Goal of the exercise
The data follows this line. Copy verbatim the line with "Write the JSON" and each line after it to the end.

---+---

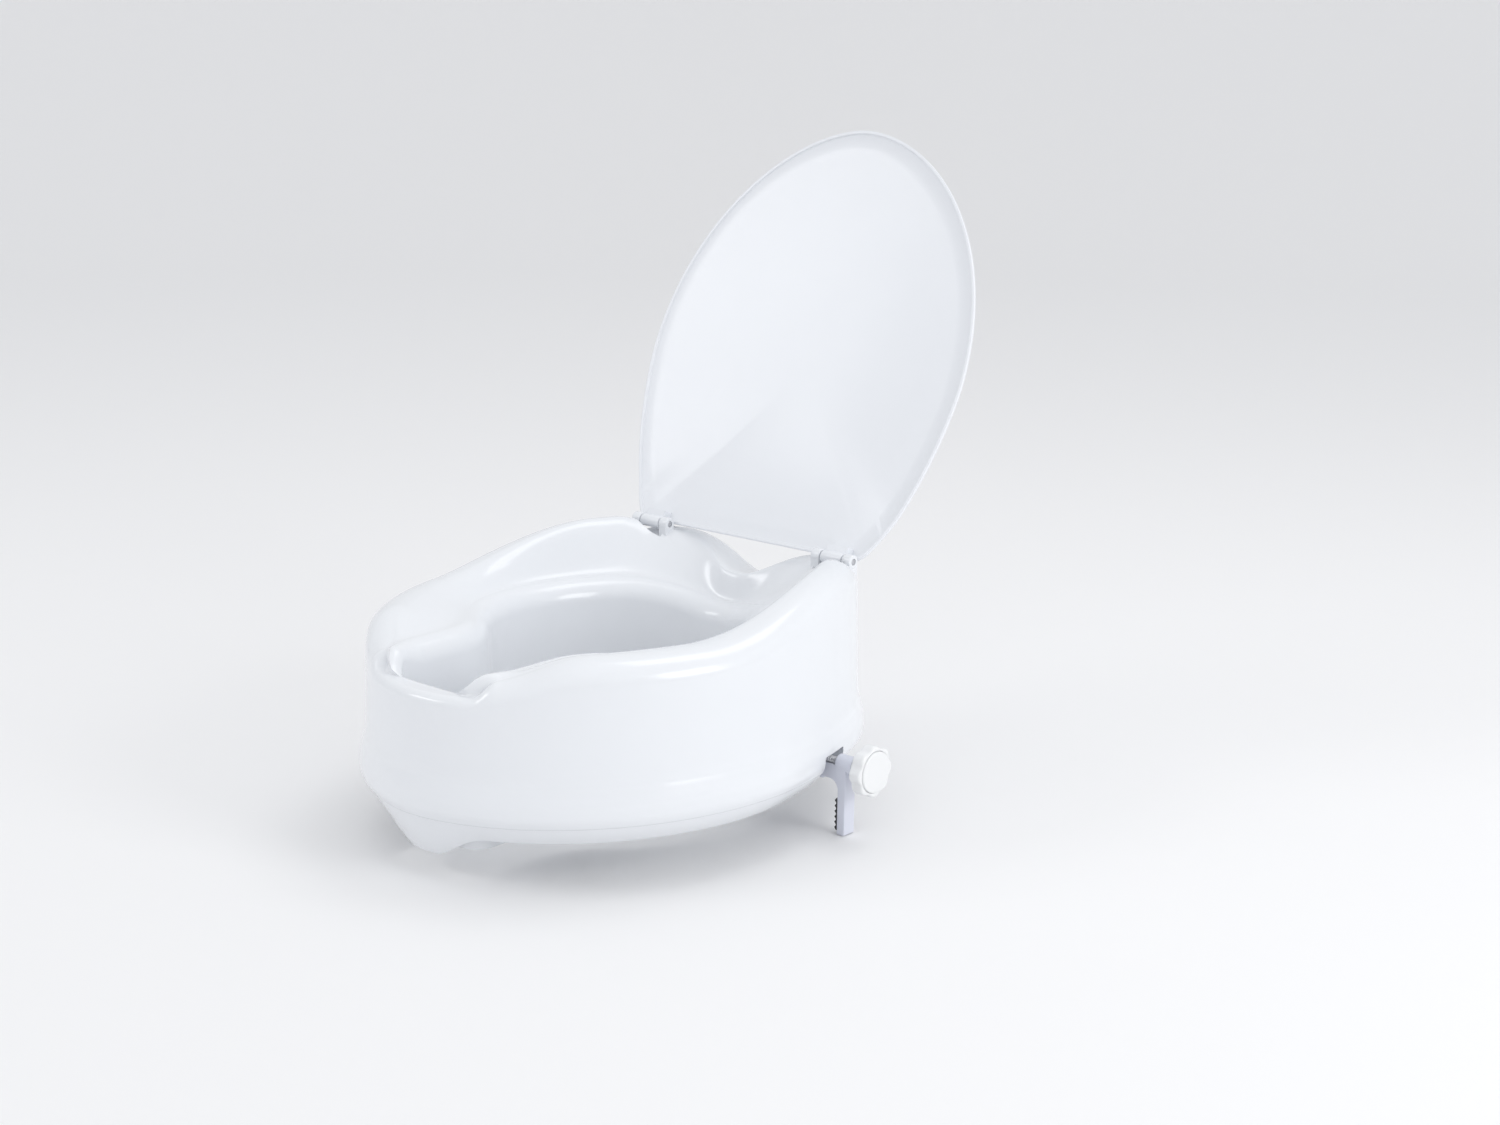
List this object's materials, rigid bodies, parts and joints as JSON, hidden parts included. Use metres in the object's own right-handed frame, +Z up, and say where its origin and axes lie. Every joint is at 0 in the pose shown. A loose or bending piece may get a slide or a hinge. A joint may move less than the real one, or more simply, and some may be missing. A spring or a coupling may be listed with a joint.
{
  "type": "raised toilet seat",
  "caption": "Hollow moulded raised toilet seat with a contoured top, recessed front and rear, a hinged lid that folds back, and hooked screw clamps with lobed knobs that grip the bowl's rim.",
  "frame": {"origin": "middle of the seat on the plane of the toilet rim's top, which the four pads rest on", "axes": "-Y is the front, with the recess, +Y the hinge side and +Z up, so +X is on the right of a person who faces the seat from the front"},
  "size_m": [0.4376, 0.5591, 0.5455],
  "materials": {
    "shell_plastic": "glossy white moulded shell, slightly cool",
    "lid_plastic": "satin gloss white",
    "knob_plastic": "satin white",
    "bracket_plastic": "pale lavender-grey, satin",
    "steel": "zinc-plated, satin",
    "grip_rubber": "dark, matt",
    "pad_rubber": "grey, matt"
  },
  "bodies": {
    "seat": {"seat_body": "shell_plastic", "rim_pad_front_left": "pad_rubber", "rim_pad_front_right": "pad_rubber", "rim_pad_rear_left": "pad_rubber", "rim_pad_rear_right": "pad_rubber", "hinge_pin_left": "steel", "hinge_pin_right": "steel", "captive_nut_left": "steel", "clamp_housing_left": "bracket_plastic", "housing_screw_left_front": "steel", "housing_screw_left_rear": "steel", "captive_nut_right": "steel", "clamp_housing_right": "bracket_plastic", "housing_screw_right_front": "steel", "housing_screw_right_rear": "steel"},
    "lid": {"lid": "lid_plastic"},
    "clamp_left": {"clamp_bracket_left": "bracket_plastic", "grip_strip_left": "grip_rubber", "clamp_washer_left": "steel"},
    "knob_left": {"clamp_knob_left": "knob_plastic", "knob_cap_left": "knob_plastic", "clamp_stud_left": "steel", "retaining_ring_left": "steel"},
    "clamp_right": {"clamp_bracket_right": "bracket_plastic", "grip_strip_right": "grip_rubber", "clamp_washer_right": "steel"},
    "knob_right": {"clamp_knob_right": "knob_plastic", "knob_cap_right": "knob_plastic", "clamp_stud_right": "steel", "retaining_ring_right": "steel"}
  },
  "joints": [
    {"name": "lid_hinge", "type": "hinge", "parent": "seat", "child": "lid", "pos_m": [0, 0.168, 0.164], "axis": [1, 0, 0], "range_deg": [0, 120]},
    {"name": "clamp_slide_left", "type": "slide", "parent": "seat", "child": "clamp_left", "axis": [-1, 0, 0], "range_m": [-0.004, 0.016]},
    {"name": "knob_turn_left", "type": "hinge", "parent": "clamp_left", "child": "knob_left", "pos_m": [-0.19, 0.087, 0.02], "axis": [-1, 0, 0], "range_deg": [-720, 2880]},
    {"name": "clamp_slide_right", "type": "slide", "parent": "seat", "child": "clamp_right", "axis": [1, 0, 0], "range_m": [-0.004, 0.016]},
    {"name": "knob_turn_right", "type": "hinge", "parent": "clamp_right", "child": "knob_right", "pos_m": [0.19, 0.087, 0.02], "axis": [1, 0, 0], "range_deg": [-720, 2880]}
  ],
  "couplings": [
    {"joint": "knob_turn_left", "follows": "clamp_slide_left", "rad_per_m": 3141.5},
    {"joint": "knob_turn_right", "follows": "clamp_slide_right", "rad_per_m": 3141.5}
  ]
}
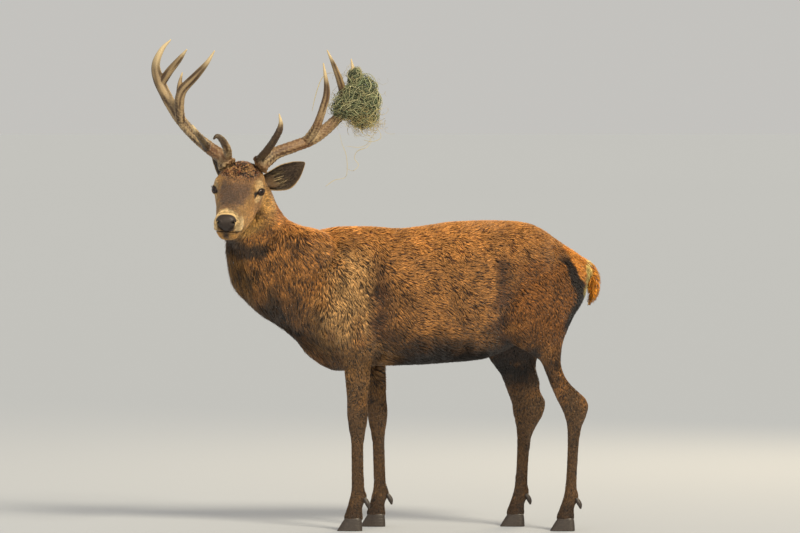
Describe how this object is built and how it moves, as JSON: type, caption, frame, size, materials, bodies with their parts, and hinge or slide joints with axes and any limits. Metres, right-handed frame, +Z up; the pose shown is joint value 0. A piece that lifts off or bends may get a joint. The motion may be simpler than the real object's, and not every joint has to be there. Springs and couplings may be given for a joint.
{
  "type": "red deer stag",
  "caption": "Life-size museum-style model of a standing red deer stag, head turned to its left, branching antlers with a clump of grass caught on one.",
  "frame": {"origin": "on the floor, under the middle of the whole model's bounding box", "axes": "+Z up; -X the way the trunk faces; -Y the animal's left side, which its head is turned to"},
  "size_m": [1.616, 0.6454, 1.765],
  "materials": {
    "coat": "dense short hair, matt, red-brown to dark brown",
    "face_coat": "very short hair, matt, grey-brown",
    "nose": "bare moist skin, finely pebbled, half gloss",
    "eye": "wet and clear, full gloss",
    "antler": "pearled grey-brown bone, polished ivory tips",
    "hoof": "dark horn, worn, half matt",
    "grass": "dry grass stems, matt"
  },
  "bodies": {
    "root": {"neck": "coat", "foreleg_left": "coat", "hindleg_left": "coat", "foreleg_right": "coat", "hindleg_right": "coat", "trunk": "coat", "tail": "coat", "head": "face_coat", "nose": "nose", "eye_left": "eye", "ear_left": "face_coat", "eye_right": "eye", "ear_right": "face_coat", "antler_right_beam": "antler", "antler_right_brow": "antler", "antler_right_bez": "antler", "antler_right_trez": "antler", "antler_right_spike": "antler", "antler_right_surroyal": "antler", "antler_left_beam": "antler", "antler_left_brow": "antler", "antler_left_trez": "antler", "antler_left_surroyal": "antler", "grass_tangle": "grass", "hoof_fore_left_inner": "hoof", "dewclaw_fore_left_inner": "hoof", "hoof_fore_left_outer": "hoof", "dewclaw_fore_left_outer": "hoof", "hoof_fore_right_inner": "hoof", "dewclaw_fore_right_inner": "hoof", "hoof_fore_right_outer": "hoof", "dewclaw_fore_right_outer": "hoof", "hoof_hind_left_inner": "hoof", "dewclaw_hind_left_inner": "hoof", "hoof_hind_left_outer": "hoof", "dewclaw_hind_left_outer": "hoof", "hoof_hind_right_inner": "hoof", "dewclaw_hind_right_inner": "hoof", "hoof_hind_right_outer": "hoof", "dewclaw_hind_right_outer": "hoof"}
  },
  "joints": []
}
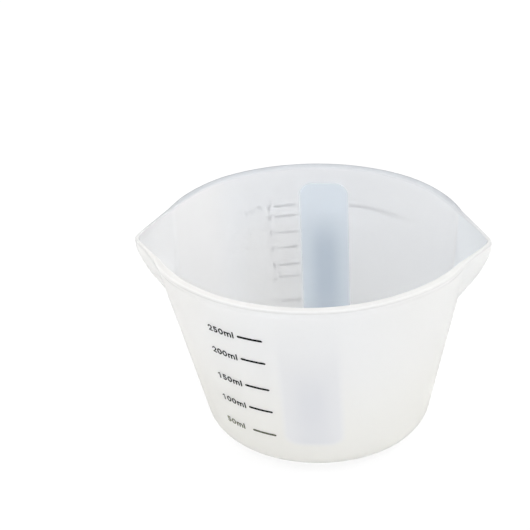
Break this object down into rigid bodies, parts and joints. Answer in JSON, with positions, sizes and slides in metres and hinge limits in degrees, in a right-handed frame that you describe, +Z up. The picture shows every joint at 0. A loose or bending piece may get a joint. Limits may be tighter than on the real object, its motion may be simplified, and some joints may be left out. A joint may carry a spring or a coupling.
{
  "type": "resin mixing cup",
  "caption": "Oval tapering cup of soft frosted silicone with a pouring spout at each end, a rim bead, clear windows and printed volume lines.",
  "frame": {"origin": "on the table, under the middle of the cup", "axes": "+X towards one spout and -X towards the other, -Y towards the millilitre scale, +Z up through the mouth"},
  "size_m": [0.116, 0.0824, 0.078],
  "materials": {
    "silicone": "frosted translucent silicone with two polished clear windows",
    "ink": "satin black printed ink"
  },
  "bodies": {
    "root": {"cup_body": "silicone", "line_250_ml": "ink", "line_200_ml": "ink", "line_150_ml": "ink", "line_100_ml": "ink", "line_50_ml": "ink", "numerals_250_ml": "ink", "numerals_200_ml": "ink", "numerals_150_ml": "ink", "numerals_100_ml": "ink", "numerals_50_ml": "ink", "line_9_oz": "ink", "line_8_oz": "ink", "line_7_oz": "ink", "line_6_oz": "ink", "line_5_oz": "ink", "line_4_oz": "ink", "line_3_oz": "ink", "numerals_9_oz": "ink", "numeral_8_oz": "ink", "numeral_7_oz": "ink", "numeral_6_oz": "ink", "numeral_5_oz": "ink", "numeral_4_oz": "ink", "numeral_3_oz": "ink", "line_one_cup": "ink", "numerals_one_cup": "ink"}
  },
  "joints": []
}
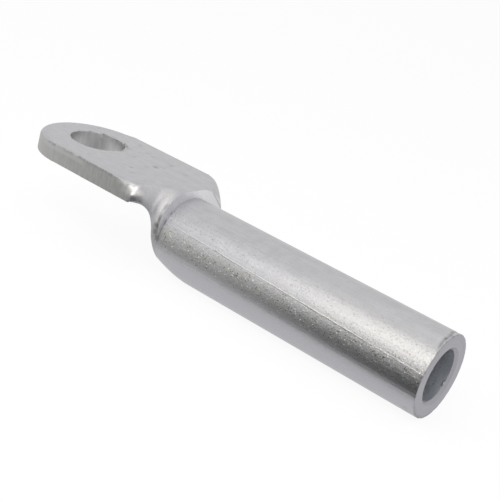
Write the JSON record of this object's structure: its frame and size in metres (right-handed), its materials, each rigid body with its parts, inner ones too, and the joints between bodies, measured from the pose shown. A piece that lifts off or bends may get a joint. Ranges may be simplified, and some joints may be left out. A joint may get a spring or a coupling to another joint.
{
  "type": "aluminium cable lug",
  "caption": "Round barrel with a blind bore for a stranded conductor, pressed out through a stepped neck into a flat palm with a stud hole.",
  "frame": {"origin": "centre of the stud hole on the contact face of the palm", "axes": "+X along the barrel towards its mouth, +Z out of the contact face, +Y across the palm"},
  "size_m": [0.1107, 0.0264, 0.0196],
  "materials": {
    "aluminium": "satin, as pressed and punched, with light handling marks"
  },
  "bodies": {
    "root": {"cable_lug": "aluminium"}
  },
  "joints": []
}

---+---

Exercise response
Write the JSON record of this object's structure: its frame and size in metres (right-handed), its materials, each rigid body with its parts, inner ones too, and the joints between bodies, measured from the pose shown. A piece that lifts off or bends may get a joint. Ranges may be simplified, and some joints may be left out. A joint may get a spring or a coupling to another joint.
{
  "type": "aluminium cable lug",
  "caption": "Round barrel with a blind bore for a stranded conductor, pressed out through a stepped neck into a flat palm with a stud hole.",
  "frame": {"origin": "centre of the stud hole on the contact face of the palm", "axes": "+X along the barrel towards its mouth, +Z out of the contact face, +Y across the palm"},
  "size_m": [0.1107, 0.0264, 0.0196],
  "materials": {
    "aluminium": "satin, as pressed and punched, with light handling marks"
  },
  "bodies": {
    "root": {"cable_lug": "aluminium"}
  },
  "joints": []
}